All too quickly, but not before a Sunday day trip through parts of Holland – and I want to see this Het Loo Castle in Apeldoorn, it’s time for the grouchy Holts to be transported back to England – all done with the most fuss imaginable – and with the Dutch nurses doing cartwheels of joy to see the last of them. Clapham Common, here we come.
There the loyal housekeeper who makes me think of Hermione Baddeley waits to cook and get upset at the Holt’s contrariness and roars. Sarah, meanwhile, quietly contemplates a life of boredom and misery. Dear Sarah really is a squashed cabbage of a young woman. At her mother’s beck and call and trying to avoid her stepfather who sounds a brute, she longs to do something but is trained for nothing since her mother couldn’t face the thought of her daughter being so ungrateful as to leave – cue dry tear into a handy hanky.
No it’s going to take Litrik and his village to carefully jostle things and spring Sarah from her lifetime of drudgery. It’s almost like he’s playing chess the way he thinks it through. Now here is where Litrik really shines for me. Unlike the hero in, say, “Dearest Eulalia,” where he steamrolls her, Litrik wants Sarah to be sure. So he helps arrange that (it takes a village) even though some of his villagers think he’s nuts not to just scoop her up and marry her. Nope, not how he’s gonna do it.
Misunderstandings follow but in that Betty Neels way wherein the truth comes out fairly quickly except for any hint of “love.” No, we have to wait until the print almost runs off the last page before Sarah or Litrik will fess up to that! But we end with a beautiful country wedding, a mother-of-the-bride with a huge hat – really, what is it with British women and big hats at weddings? – and a hero with gobs of money to buy his darling something other than that (uncrushable) unpretentious jersey dress. B
~Jayne
Now – there are two options to purchase this book. It’s sold on its own for $4.99 (gulp) or (and this is the link I’ve provided) it’s part of a two-fer Harlequin reissued for $2.99.
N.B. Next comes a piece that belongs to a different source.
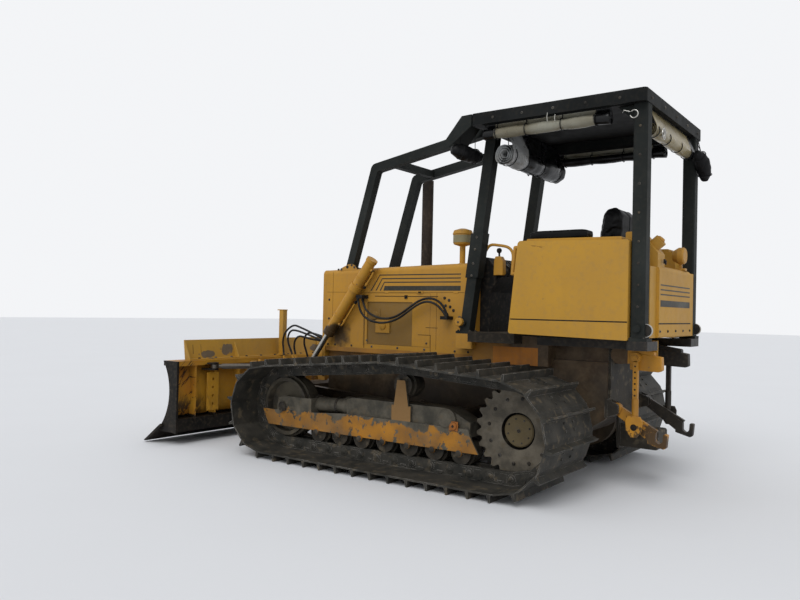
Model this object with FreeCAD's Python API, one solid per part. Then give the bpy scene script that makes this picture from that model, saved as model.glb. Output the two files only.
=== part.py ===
"""Crawler bulldozer with a six-way blade, a canopy with limb risers and a three-point hitch.

Millimetres. +X points forward to the blade, +Y to the machine's left, +Z up.
Sizes below are taken about the track centre, half-way between sprocket and idler.
On export every piece moves back by X_MID, so that the origin is on the ground
under the middle of the whole length.
"""
import FreeCAD, Part
import math
import os

os.makedirs("parts", exist_ok=True)
V = FreeCAD.Vector

# Crawler track
PITCH = 171.5            # chain pitch
SHOE_COUNT = 38          # shoes in one track
SPROCKET_LINKS = 12      # links in one full turn of the sprocket
IDLER_R = 310.0          # pitch line radius at the idler
TRACK_IN = 505.0         # centre plane to the shoes' inner ends
SHOE_W = 800.0           # shoe width
TRACK_Y = TRACK_IN + SHOE_W / 2
LIFT_Y = TRACK_IN - 43   # plane of the lift cylinders
ARM_Y1 = LIFT_Y + 10     # push arms
ARM_Y0 = ARM_Y1 - 70
HOOD_HALF_W = ARM_Y0 - 7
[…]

Although I can go on a Betty Neels kick, most of them run together for me in a dull and plodding sort of way. But I still remember this one quite clearly. Neels is a bourgeois British snob of the worst sort, but for some reason when it translates to the Netherlands, it simply reads as charming that this man orders everyone about and gets what he wants effortlessly. This is the reason my garden is full of Beauty of Apeldoorn tulips and why I still can’t resist a Betty Neels Mills and Boon from time to time.
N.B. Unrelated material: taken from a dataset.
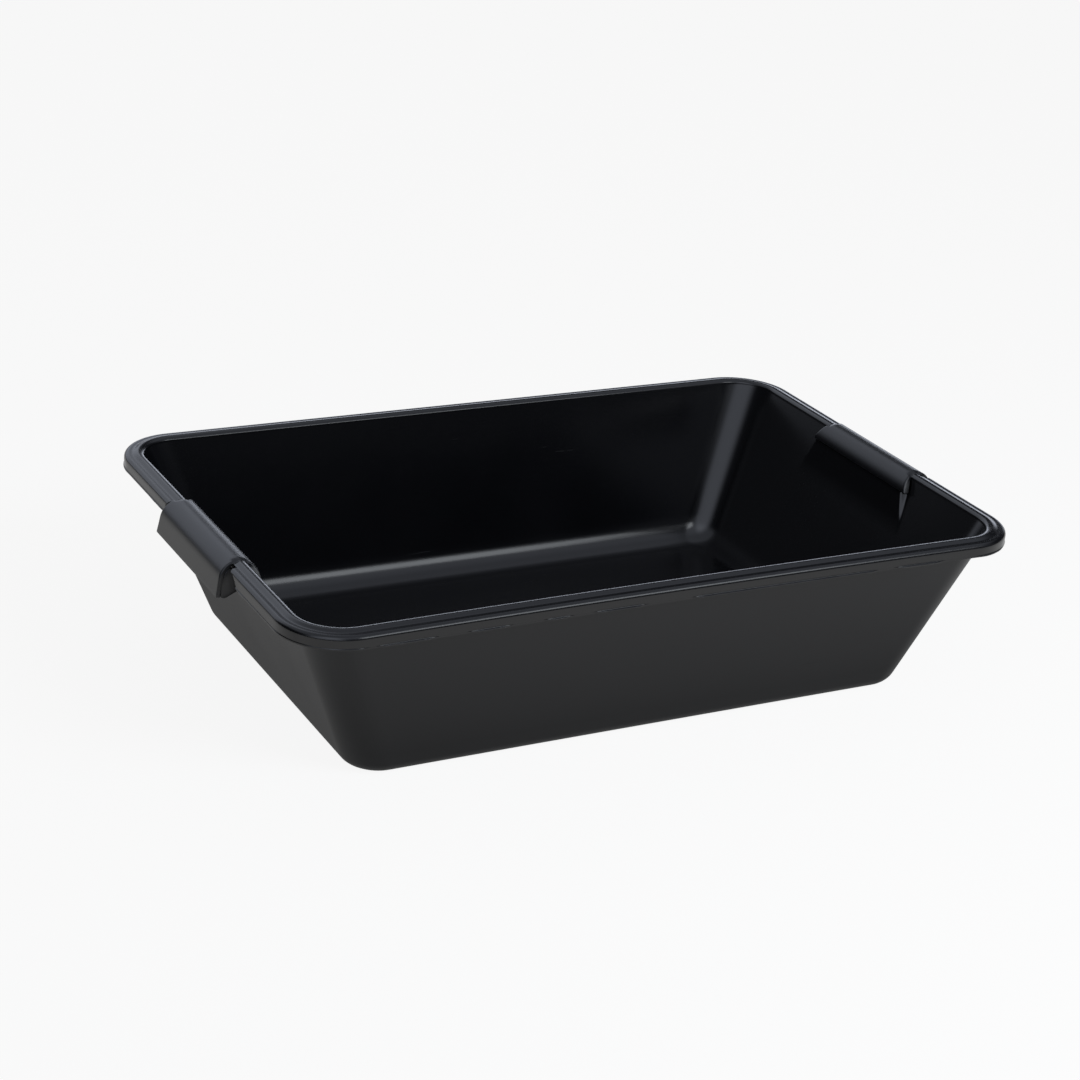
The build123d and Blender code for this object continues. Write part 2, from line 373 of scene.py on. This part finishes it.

Oh, yes, before I completely forget: Great review. You took me right back into the reading experience!
Lovely, loving review of one of Betty’s best short works. She got the pacing just right in this one. And Litrik is an absolute gem. Reading this put a smile on my face. Thank you.
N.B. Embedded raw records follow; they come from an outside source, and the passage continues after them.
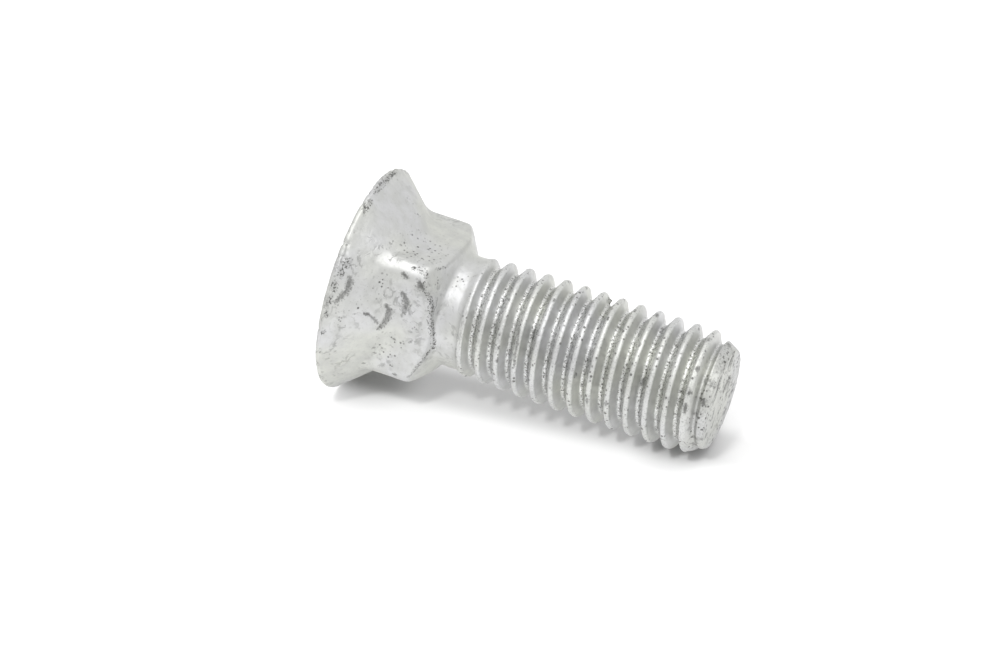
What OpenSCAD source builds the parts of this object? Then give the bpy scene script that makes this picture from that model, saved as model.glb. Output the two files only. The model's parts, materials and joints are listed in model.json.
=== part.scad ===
// Plow bolt: a flat countersunk head, a square neck that keeps the bolt from turning,
// a short plain shank and a coarse right-hand thread. It is one forged and rolled piece of
// steel with a thick zinc coat, so it is one solid.
// It stands on its head: the flat face lies on z = 0 and the shank points up along +Z.
// The neck's flats face X and Y.

/* [Head] */
// Diameter of the head across its rim
head_d = 22.7; // [19:0.1:30]
// Height of the thin upright band of the rim
rim_h = 0.6; // [0.5:0.05:1.5]
// Radius that rounds both edges of the rim
rim_r = 0.22; // [0.05:0.01:0.24]
// Included angle of the countersunk cone
cone_angle = 80; // [70:1:90]

/* [Square neck] */
// Width of the square neck across its flats
neck_w = 13.1; // [12:0.1:14.5]
// Radius of the neck's four upright corners
corner_r = 1.6; // [0.6:0.1:3]
// Length of the neck's corners above the cone
neck_l = 4.7; // [3:0.1:12]
// Radius of the hollow blend between cone and neck
blend_r = 2; // [0.5:0.1:3]
// Angle between the axis and the bevel at the neck's end
bevel_angle = 57; // [35:1:60]
// Radius that rounds the edge between flats and bevel
edge_r = 0.8; // [0.1:0.1:1.2]
// Radius of the fillet between bevel and shank
fillet_r = 0.7; // [0.3:0.1:1.6]

/* [Shank] */
// Overall length from the flat face to the point
bolt_l = 38.1; // [30:0.1:100]
// Diameter of the plain shank, about the pitch diameter of the thread
shank_d = 11.3; // [10.8:0.1:12]
// Length of plain shank between the neck's fillet and the first crest
plain_l = 0.5; // [0:0.1:20]

/* [Thread] */
// Crest diameter of the thread with its zinc coat
thread_d = 12.46; // [12.2:0.02:13]
// Threads per inch
tpi = 13; // [11:1:20]
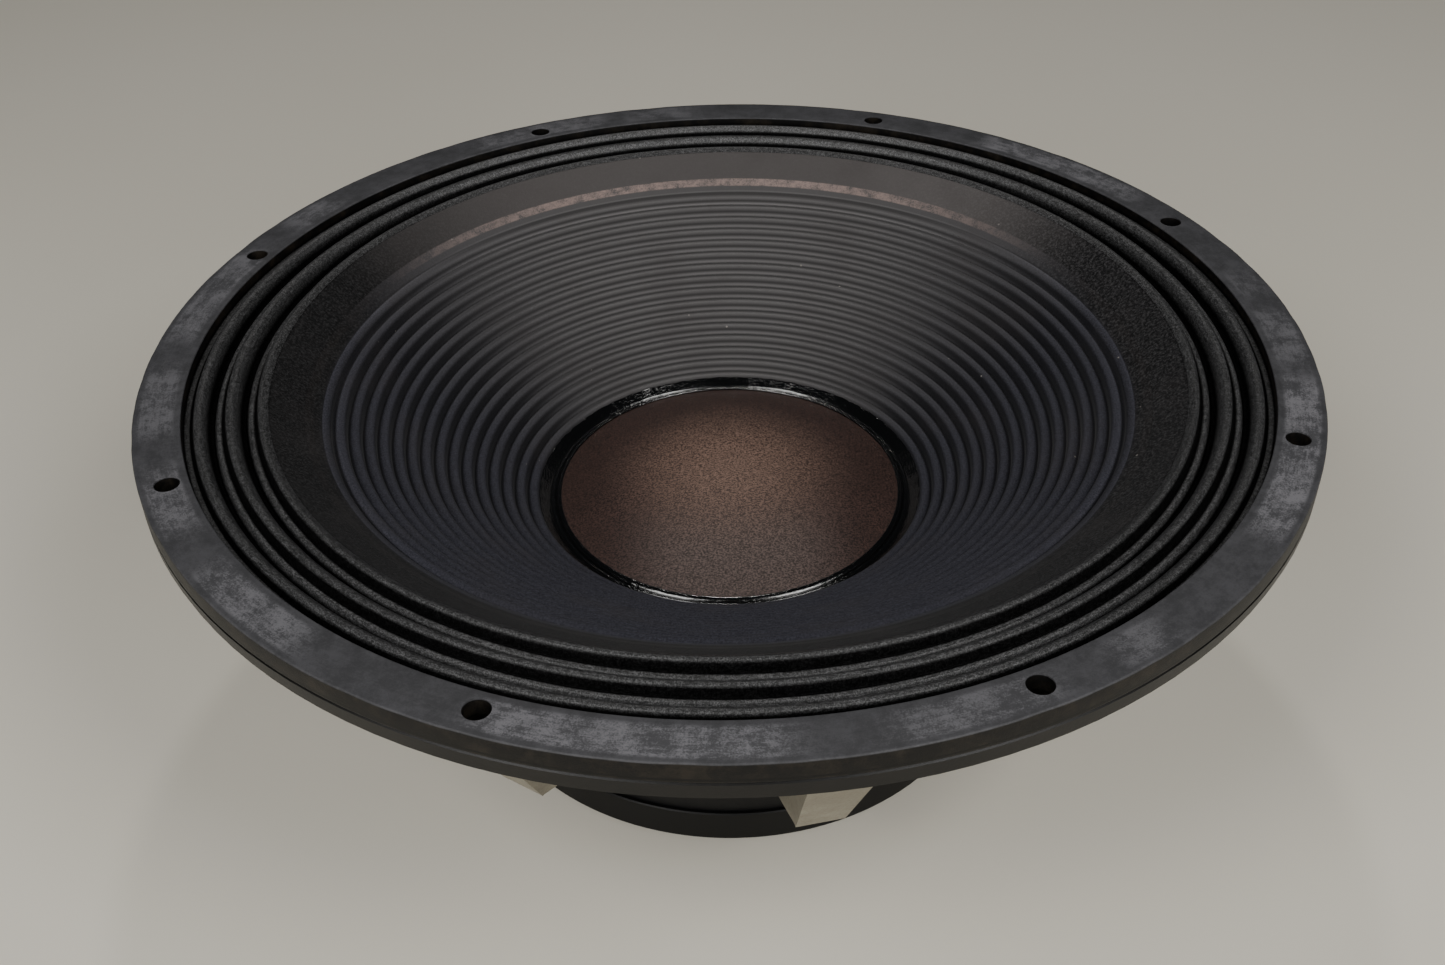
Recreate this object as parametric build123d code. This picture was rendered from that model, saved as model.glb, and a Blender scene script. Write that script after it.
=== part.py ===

@Barb in Maryland: I really appreciated that Litrik made sure this marriage was Sarah’s choice. The poor dear had had so little opportunity to do that and after all, we are talking about choosing a life partner …
@Kathy: I’m learning that I need to pace myself in reading Neels or the books will become a blur of 17th century houses, smiling retainers, polite but silent doctors and stunned Englishwomen. ;)
That’s an excellent point about the reverse snobbism. The next time I read one of these, I’m going to have the image of the Dutch doctor walking around in Regency knee britches and wearing a lab coat fashioned by Weston.
I love your Neels reviews so much, Jayne. You absolutely nail what the author and books are about. I remember this one now (there are so many that I need more than titles to jog my memory, which isn’t what it used to be). What I like about it (besides Litrik, who is an ur-Neels-hero) is that Sarah is down on her luck but not abject and completely pitiful.